** START OF EXERCISE MATERIALS **

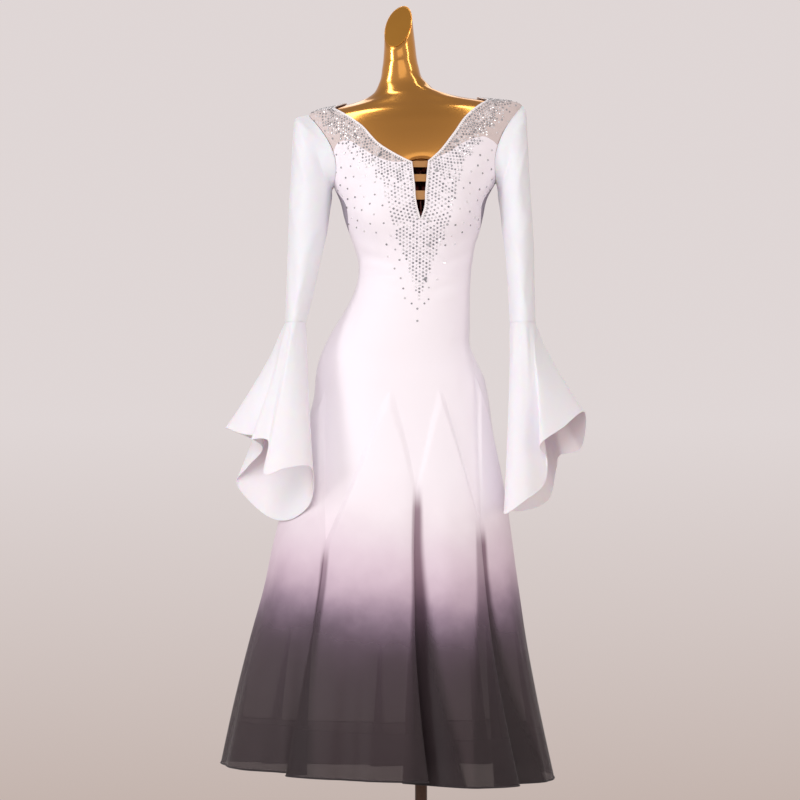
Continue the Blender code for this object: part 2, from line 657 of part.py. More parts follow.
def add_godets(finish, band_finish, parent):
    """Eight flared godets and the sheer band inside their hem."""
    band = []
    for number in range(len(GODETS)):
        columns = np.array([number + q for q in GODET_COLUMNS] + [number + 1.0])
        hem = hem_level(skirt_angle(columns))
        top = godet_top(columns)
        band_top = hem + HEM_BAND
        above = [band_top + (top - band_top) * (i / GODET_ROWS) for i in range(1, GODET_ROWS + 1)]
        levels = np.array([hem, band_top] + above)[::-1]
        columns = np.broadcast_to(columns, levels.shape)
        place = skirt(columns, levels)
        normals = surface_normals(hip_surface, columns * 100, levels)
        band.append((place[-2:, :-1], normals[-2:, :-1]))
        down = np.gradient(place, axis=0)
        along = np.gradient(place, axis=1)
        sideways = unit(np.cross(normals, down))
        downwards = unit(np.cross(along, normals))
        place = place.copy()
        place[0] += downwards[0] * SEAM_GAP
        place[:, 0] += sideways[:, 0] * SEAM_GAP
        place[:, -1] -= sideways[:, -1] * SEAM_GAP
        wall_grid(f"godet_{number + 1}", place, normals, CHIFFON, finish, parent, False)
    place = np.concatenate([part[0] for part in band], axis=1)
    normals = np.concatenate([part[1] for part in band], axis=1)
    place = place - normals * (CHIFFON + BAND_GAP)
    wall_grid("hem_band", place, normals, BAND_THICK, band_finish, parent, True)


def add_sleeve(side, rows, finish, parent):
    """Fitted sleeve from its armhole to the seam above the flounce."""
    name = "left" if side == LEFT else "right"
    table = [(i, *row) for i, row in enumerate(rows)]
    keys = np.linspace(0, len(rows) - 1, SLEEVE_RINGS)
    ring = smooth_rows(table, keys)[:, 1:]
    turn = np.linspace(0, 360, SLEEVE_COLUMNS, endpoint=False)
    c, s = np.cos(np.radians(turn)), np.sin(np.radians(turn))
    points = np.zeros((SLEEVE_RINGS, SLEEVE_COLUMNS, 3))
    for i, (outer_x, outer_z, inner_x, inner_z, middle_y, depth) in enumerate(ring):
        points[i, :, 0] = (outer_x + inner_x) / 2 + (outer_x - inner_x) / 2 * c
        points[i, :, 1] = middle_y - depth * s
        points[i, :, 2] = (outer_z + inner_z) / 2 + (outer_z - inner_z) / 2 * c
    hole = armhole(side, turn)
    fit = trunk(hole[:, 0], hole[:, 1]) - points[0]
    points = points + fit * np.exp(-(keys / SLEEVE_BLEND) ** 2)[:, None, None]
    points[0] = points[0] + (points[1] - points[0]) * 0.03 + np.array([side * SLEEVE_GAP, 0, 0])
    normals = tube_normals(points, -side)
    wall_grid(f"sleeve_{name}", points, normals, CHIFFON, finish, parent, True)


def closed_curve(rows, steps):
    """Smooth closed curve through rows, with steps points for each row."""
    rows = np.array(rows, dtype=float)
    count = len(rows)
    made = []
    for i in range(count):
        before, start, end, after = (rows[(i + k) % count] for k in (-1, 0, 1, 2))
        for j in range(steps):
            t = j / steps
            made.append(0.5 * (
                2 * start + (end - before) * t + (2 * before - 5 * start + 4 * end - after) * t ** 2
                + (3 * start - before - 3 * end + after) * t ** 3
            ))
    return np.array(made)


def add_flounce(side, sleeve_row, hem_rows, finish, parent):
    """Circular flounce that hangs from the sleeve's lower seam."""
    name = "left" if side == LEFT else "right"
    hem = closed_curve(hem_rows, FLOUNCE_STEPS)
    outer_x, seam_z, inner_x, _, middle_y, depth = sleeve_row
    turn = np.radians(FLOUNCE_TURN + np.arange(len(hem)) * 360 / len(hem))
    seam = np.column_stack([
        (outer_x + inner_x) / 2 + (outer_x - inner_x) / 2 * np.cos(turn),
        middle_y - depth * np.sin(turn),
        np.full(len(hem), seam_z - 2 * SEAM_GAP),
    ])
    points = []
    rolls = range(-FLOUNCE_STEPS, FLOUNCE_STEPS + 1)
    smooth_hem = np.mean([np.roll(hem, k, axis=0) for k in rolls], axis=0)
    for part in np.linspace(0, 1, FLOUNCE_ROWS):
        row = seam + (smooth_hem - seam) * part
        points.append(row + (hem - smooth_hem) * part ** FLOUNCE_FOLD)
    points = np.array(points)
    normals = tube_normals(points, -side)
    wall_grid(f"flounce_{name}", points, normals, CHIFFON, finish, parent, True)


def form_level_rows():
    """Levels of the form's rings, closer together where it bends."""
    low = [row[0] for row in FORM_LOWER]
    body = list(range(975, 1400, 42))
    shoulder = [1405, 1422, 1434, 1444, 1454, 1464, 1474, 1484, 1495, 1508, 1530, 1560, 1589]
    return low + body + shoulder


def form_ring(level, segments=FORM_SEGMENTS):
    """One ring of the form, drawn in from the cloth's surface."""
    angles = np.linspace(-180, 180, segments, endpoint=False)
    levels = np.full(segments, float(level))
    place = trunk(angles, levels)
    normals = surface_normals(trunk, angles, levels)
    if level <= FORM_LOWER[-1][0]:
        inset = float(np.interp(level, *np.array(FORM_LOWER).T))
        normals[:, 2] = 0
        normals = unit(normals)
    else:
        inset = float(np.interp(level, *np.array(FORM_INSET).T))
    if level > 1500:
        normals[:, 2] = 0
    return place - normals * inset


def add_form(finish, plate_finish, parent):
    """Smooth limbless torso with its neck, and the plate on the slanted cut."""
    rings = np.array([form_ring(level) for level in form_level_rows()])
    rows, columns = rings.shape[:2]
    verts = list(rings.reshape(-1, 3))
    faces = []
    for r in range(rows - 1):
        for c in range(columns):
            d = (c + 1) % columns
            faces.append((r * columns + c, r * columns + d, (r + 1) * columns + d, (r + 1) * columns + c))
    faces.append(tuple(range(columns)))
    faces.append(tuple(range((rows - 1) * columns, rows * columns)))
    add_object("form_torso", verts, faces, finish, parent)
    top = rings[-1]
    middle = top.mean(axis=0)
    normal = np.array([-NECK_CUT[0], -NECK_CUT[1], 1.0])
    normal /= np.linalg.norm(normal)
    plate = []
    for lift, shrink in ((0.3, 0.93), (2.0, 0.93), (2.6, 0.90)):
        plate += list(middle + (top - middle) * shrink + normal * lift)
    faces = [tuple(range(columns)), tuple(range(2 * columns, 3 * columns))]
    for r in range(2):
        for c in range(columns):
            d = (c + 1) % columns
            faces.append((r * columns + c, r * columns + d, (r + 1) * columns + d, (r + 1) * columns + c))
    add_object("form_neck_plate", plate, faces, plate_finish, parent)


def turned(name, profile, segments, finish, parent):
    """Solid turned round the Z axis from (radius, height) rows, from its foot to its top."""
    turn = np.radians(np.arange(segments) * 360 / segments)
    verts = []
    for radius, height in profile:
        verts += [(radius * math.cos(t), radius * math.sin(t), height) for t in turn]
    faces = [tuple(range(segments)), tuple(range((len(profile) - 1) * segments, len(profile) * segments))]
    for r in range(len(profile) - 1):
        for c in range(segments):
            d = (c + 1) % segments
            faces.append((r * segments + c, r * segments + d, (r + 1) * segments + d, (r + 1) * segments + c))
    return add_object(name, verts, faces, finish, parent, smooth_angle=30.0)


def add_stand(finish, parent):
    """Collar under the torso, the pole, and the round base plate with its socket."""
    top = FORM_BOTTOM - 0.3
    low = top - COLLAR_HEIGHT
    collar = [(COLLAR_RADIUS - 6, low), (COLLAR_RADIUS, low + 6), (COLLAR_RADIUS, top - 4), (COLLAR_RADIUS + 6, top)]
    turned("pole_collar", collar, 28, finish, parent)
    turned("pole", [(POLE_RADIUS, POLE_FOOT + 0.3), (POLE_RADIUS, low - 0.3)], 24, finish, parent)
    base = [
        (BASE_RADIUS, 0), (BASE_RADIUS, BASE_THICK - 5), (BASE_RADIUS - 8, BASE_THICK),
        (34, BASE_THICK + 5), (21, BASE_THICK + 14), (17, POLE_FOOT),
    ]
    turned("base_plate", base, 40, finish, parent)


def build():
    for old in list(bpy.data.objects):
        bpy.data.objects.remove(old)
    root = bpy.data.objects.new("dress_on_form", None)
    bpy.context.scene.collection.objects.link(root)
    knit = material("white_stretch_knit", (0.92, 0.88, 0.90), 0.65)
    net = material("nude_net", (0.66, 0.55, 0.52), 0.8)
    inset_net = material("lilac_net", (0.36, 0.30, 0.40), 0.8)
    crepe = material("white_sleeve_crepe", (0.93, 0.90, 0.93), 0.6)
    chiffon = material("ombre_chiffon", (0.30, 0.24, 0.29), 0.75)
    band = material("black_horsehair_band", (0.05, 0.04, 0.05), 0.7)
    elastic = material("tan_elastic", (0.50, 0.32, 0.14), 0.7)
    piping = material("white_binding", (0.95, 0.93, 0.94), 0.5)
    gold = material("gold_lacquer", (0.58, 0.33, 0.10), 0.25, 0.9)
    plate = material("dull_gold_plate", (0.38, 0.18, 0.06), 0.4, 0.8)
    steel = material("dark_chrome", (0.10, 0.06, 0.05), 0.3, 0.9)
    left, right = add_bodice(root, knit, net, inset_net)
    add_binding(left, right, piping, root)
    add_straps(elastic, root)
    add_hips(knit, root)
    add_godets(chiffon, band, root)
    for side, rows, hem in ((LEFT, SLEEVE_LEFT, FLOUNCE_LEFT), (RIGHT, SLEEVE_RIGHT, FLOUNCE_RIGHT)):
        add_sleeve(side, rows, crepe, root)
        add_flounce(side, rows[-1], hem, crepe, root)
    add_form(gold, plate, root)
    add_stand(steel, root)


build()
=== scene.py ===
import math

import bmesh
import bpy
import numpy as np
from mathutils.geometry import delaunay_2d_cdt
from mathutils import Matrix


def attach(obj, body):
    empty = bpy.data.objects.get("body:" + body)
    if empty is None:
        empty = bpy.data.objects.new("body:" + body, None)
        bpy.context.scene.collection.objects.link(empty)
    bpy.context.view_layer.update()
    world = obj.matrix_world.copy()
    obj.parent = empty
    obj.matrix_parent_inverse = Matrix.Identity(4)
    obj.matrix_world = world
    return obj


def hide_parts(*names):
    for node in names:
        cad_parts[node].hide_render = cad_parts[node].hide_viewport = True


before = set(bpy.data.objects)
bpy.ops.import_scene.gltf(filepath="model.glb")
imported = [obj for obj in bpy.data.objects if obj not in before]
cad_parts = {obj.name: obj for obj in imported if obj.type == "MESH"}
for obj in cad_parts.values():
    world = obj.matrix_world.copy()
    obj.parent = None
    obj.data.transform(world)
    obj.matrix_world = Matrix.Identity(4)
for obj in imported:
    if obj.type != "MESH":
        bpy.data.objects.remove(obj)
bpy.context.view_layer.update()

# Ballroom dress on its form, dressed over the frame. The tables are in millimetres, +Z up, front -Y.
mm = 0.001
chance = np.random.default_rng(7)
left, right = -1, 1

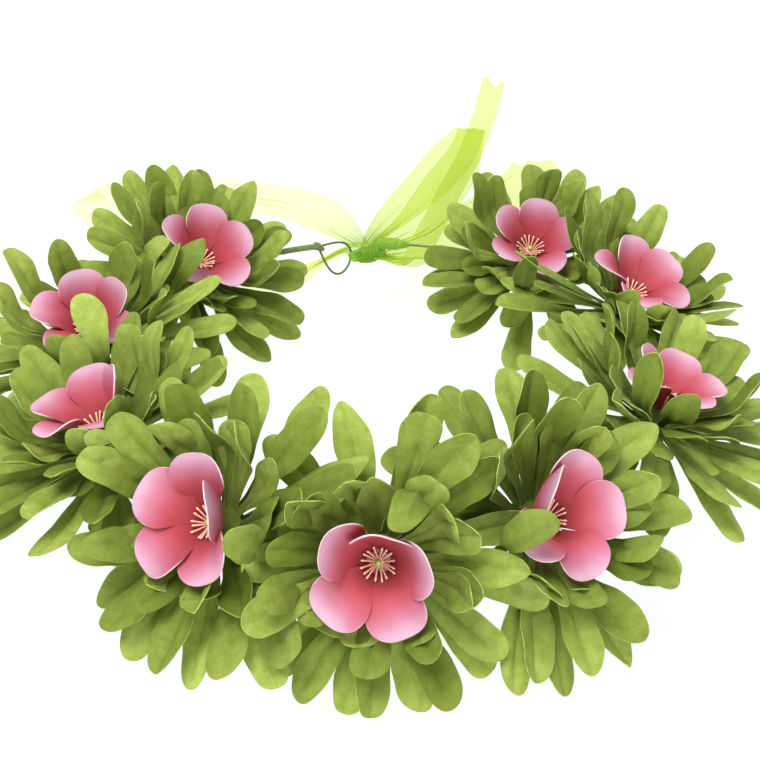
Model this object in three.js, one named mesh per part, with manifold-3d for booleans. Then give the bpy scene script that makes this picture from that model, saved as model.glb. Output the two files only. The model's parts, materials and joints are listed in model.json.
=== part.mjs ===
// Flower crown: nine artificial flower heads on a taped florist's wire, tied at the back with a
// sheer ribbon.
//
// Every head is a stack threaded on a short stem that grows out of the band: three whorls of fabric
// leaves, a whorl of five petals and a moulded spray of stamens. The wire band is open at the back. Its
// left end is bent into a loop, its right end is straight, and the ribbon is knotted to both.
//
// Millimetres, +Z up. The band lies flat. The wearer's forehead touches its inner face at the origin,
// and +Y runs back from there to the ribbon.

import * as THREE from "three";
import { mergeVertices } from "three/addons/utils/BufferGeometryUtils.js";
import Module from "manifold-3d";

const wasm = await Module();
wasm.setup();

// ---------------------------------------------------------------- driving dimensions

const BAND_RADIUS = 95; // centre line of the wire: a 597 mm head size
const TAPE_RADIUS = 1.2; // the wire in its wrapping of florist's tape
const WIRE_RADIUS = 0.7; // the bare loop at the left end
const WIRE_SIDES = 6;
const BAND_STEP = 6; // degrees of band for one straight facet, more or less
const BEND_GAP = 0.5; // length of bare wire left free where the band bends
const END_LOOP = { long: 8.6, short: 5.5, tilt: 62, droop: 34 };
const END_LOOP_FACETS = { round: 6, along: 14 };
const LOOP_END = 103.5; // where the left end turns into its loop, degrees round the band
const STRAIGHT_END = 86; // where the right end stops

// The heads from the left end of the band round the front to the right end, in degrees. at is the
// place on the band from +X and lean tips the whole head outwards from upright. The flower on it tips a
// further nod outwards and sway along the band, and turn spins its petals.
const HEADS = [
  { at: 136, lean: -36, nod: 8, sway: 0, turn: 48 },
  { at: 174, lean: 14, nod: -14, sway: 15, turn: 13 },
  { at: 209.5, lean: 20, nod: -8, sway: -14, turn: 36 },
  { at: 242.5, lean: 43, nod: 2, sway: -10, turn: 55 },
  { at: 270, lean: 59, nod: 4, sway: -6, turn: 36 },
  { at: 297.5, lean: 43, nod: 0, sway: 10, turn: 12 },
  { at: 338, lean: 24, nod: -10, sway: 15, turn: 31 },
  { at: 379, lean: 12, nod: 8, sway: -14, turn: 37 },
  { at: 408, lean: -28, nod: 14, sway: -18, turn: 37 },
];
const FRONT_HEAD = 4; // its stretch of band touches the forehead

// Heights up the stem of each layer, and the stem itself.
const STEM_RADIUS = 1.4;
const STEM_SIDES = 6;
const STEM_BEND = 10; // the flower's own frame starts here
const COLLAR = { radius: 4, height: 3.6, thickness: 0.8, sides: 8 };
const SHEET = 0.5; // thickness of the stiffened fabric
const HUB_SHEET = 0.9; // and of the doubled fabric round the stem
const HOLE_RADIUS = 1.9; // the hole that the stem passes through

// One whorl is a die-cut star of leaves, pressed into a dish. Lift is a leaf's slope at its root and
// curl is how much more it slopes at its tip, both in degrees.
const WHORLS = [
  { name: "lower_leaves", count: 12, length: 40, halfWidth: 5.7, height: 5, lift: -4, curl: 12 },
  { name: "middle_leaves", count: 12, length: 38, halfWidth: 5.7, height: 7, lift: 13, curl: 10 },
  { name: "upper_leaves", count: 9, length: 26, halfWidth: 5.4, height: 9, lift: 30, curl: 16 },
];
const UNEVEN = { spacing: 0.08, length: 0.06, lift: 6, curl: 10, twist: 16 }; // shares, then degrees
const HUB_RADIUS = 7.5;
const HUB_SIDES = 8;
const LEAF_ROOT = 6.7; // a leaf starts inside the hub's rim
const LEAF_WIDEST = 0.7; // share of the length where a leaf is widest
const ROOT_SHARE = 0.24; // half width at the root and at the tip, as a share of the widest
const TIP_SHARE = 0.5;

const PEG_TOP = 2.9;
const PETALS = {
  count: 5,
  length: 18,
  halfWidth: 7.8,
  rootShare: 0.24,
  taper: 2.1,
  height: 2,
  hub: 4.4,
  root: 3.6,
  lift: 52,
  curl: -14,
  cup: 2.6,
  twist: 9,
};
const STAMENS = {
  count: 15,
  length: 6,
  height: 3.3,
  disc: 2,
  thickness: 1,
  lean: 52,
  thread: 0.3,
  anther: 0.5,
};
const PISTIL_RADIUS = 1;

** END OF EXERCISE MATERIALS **

**TASK DESCRIPTION**:
The lines from the one containing "add_flounce(side, rows[-1], hem, crepe, root)" to the one containing "obj.parent = empty", both included, are to be extracted exactly; give no other line.

**OUTPUT FOR THIS TASK**:
        add_flounce(side, rows[-1], hem, crepe, root)
    add_form(gold, plate, root)
    add_stand(steel, root)


build()
=== scene.py ===
import math

import bmesh
import bpy
import numpy as np
from mathutils.geometry import delaunay_2d_cdt
from mathutils import Matrix


def attach(obj, body):
    empty = bpy.data.objects.get("body:" + body)
    if empty is None:
        empty = bpy.data.objects.new("body:" + body, None)
        bpy.context.scene.collection.objects.link(empty)
    bpy.context.view_layer.update()
    world = obj.matrix_world.copy()
    obj.parent = empty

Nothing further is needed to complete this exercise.